== Exercise requirements ==
Copy every record below, exactly as written.

== Rows from an object dataset ==
◇ ◇ ◇

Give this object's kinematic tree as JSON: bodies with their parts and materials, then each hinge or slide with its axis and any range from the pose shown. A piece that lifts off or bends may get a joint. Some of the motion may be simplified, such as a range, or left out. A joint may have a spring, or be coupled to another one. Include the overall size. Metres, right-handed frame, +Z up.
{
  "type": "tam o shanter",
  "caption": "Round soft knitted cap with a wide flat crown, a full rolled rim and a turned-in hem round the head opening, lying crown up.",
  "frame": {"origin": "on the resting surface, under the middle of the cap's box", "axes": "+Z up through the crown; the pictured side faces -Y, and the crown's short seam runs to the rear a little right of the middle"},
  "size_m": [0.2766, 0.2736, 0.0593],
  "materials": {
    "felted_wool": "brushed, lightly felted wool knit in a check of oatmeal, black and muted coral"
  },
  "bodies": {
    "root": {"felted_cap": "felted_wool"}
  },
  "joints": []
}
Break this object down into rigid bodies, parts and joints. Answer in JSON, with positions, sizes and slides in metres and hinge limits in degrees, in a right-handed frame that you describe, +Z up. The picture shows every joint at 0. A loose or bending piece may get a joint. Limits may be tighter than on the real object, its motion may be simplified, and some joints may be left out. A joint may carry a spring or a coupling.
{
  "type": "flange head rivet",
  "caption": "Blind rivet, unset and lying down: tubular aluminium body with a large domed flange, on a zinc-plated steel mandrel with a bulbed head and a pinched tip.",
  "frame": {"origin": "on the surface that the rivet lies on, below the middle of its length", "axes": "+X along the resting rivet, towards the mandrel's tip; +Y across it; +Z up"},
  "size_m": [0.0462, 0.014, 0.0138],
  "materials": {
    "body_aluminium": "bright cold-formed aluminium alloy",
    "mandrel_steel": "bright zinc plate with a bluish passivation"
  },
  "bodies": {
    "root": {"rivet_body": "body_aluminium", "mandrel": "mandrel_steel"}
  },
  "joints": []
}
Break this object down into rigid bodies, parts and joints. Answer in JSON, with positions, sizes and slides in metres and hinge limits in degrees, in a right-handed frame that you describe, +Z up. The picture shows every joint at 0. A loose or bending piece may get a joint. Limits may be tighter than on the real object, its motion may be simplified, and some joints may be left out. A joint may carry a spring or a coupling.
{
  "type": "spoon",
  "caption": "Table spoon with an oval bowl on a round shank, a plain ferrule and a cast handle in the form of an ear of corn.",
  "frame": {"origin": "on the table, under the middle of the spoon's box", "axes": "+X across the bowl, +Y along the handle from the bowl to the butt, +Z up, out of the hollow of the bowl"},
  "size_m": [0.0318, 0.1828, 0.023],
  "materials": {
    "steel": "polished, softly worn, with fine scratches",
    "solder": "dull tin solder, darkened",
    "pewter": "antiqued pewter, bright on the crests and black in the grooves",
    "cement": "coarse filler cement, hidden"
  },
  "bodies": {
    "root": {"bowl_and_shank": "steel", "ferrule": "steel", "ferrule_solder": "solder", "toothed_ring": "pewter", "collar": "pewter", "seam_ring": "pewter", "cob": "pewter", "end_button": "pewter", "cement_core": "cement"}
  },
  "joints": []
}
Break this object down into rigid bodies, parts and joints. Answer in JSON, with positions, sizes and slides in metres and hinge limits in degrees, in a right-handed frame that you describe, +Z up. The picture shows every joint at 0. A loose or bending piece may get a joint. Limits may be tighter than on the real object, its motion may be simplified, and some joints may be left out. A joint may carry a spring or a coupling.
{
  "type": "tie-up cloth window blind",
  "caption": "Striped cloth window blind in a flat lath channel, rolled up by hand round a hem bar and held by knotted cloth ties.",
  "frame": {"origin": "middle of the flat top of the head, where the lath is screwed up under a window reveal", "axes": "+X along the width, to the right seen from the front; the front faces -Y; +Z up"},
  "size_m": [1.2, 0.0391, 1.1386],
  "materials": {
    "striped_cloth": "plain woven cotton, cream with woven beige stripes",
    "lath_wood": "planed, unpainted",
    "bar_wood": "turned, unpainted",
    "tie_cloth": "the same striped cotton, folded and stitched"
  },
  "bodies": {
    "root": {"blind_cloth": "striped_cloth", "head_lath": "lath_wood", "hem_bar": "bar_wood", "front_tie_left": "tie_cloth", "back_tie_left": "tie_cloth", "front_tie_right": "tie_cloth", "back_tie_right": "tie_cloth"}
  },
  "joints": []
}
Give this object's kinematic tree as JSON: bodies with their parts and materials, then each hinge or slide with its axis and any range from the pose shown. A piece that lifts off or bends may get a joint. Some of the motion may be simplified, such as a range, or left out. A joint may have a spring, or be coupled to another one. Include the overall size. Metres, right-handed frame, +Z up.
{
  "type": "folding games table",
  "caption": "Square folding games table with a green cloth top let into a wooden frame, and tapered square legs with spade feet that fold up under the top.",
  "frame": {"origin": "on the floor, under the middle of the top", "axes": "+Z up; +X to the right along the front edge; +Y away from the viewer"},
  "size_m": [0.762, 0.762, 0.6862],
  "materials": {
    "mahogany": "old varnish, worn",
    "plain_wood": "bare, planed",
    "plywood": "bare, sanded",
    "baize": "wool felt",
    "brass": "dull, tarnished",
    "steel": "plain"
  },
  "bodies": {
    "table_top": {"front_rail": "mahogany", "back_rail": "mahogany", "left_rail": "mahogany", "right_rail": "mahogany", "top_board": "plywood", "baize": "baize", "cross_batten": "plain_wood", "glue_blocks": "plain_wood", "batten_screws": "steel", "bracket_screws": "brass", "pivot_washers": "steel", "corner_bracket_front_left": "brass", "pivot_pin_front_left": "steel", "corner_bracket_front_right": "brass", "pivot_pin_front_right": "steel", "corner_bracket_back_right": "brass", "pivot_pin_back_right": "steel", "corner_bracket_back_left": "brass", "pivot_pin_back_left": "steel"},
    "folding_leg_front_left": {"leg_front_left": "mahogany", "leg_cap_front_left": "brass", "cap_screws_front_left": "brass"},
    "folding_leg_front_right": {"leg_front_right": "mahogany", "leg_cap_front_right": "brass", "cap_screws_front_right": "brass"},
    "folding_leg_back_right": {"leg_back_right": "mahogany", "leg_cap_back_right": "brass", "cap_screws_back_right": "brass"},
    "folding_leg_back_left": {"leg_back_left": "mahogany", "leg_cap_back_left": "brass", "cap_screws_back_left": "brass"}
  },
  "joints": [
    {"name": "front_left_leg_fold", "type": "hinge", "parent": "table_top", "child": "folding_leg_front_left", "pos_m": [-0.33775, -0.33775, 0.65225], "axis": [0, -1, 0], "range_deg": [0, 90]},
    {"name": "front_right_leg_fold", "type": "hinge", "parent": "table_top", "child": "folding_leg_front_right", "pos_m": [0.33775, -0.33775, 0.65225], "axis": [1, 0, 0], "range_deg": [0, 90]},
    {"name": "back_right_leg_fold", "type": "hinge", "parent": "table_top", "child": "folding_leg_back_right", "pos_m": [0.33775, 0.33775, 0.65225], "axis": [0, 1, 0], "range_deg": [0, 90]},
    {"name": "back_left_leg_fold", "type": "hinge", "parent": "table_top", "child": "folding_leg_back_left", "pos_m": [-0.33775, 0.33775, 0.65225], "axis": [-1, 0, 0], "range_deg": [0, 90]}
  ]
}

◇ ◇ ◇

== Result for this exercise ==
Give this object's kinematic tree as JSON: bodies with their parts and materials, then each hinge or slide with its axis and any range from the pose shown. A piece that lifts off or bends may get a joint. Some of the motion may be simplified, such as a range, or left out. A joint may have a spring, or be coupled to another one. Include the overall size. Metres, right-handed frame, +Z up.
{
  "type": "tam o shanter",
  "caption": "Round soft knitted cap with a wide flat crown, a full rolled rim and a turned-in hem round the head opening, lying crown up.",
  "frame": {"origin": "on the resting surface, under the middle of the cap's box", "axes": "+Z up through the crown; the pictured side faces -Y, and the crown's short seam runs to the rear a little right of the middle"},
  "size_m": [0.2766, 0.2736, 0.0593],
  "materials": {
    "felted_wool": "brushed, lightly felted wool knit in a check of oatmeal, black and muted coral"
  },
  "bodies": {
    "root": {"felted_cap": "felted_wool"}
  },
  "joints": []
}
Break this object down into rigid bodies, parts and joints. Answer in JSON, with positions, sizes and slides in metres and hinge limits in degrees, in a right-handed frame that you describe, +Z up. The picture shows every joint at 0. A loose or bending piece may get a joint. Limits may be tighter than on the real object, its motion may be simplified, and some joints may be left out. A joint may carry a spring or a coupling.
{
  "type": "flange head rivet",
  "caption": "Blind rivet, unset and lying down: tubular aluminium body with a large domed flange, on a zinc-plated steel mandrel with a bulbed head and a pinched tip.",
  "frame": {"origin": "on the surface that the rivet lies on, below the middle of its length", "axes": "+X along the resting rivet, towards the mandrel's tip; +Y across it; +Z up"},
  "size_m": [0.0462, 0.014, 0.0138],
  "materials": {
    "body_aluminium": "bright cold-formed aluminium alloy",
    "mandrel_steel": "bright zinc plate with a bluish passivation"
  },
  "bodies": {
    "root": {"rivet_body": "body_aluminium", "mandrel": "mandrel_steel"}
  },
  "joints": []
}
Break this object down into rigid bodies, parts and joints. Answer in JSON, with positions, sizes and slides in metres and hinge limits in degrees, in a right-handed frame that you describe, +Z up. The picture shows every joint at 0. A loose or bending piece may get a joint. Limits may be tighter than on the real object, its motion may be simplified, and some joints may be left out. A joint may carry a spring or a coupling.
{
  "type": "spoon",
  "caption": "Table spoon with an oval bowl on a round shank, a plain ferrule and a cast handle in the form of an ear of corn.",
  "frame": {"origin": "on the table, under the middle of the spoon's box", "axes": "+X across the bowl, +Y along the handle from the bowl to the butt, +Z up, out of the hollow of the bowl"},
  "size_m": [0.0318, 0.1828, 0.023],
  "materials": {
    "steel": "polished, softly worn, with fine scratches",
    "solder": "dull tin solder, darkened",
    "pewter": "antiqued pewter, bright on the crests and black in the grooves",
    "cement": "coarse filler cement, hidden"
  },
  "bodies": {
    "root": {"bowl_and_shank": "steel", "ferrule": "steel", "ferrule_solder": "solder", "toothed_ring": "pewter", "collar": "pewter", "seam_ring": "pewter", "cob": "pewter", "end_button": "pewter", "cement_core": "cement"}
  },
  "joints": []
}
Break this object down into rigid bodies, parts and joints. Answer in JSON, with positions, sizes and slides in metres and hinge limits in degrees, in a right-handed frame that you describe, +Z up. The picture shows every joint at 0. A loose or bending piece may get a joint. Limits may be tighter than on the real object, its motion may be simplified, and some joints may be left out. A joint may carry a spring or a coupling.
{
  "type": "tie-up cloth window blind",
  "caption": "Striped cloth window blind in a flat lath channel, rolled up by hand round a hem bar and held by knotted cloth ties.",
  "frame": {"origin": "middle of the flat top of the head, where the lath is screwed up under a window reveal", "axes": "+X along the width, to the right seen from the front; the front faces -Y; +Z up"},
  "size_m": [1.2, 0.0391, 1.1386],
  "materials": {
    "striped_cloth": "plain woven cotton, cream with woven beige stripes",
    "lath_wood": "planed, unpainted",
    "bar_wood": "turned, unpainted",
    "tie_cloth": "the same striped cotton, folded and stitched"
  },
  "bodies": {
    "root": {"blind_cloth": "striped_cloth", "head_lath": "lath_wood", "hem_bar": "bar_wood", "front_tie_left": "tie_cloth", "back_tie_left": "tie_cloth", "front_tie_right": "tie_cloth", "back_tie_right": "tie_cloth"}
  },
  "joints": []
}
Give this object's kinematic tree as JSON: bodies with their parts and materials, then each hinge or slide with its axis and any range from the pose shown. A piece that lifts off or bends may get a joint. Some of the motion may be simplified, such as a range, or left out. A joint may have a spring, or be coupled to another one. Include the overall size. Metres, right-handed frame, +Z up.
{
  "type": "folding games table",
  "caption": "Square folding games table with a green cloth top let into a wooden frame, and tapered square legs with spade feet that fold up under the top.",
  "frame": {"origin": "on the floor, under the middle of the top", "axes": "+Z up; +X to the right along the front edge; +Y away from the viewer"},
  "size_m": [0.762, 0.762, 0.6862],
  "materials": {
    "mahogany": "old varnish, worn",
    "plain_wood": "bare, planed",
    "plywood": "bare, sanded",
    "baize": "wool felt",
    "brass": "dull, tarnished",
    "steel": "plain"
  },
  "bodies": {
    "table_top": {"front_rail": "mahogany", "back_rail": "mahogany", "left_rail": "mahogany", "right_rail": "mahogany", "top_board": "plywood", "baize": "baize", "cross_batten": "plain_wood", "glue_blocks": "plain_wood", "batten_screws": "steel", "bracket_screws": "brass", "pivot_washers": "steel", "corner_bracket_front_left": "brass", "pivot_pin_front_left": "steel", "corner_bracket_front_right": "brass", "pivot_pin_front_right": "steel", "corner_bracket_back_right": "brass", "pivot_pin_back_right": "steel", "corner_bracket_back_left": "brass", "pivot_pin_back_left": "steel"},
    "folding_leg_front_left": {"leg_front_left": "mahogany", "leg_cap_front_left": "brass", "cap_screws_front_left": "brass"},
    "folding_leg_front_right": {"leg_front_right": "mahogany", "leg_cap_front_right": "brass", "cap_screws_front_right": "brass"},
    "folding_leg_back_right": {"leg_back_right": "mahogany", "leg_cap_back_right": "brass", "cap_screws_back_right": "brass"},
    "folding_leg_back_left": {"leg_back_left": "mahogany", "leg_cap_back_left": "brass", "cap_screws_back_left": "brass"}
  },
  "joints": [
    {"name": "front_left_leg_fold", "type": "hinge", "parent": "table_top", "child": "folding_leg_front_left", "pos_m": [-0.33775, -0.33775, 0.65225], "axis": [0, -1, 0], "range_deg": [0, 90]},
    {"name": "front_right_leg_fold", "type": "hinge", "parent": "table_top", "child": "folding_leg_front_right", "pos_m": [0.33775, -0.33775, 0.65225], "axis": [1, 0, 0], "range_deg": [0, 90]},
    {"name": "back_right_leg_fold", "type": "hinge", "parent": "table_top", "child": "folding_leg_back_right", "pos_m": [0.33775, 0.33775, 0.65225], "axis": [0, 1, 0], "range_deg": [0, 90]},
    {"name": "back_left_leg_fold", "type": "hinge", "parent": "table_top", "child": "folding_leg_back_left", "pos_m": [-0.33775, 0.33775, 0.65225], "axis": [-1, 0, 0], "range_deg": [0, 90]}
  ]
}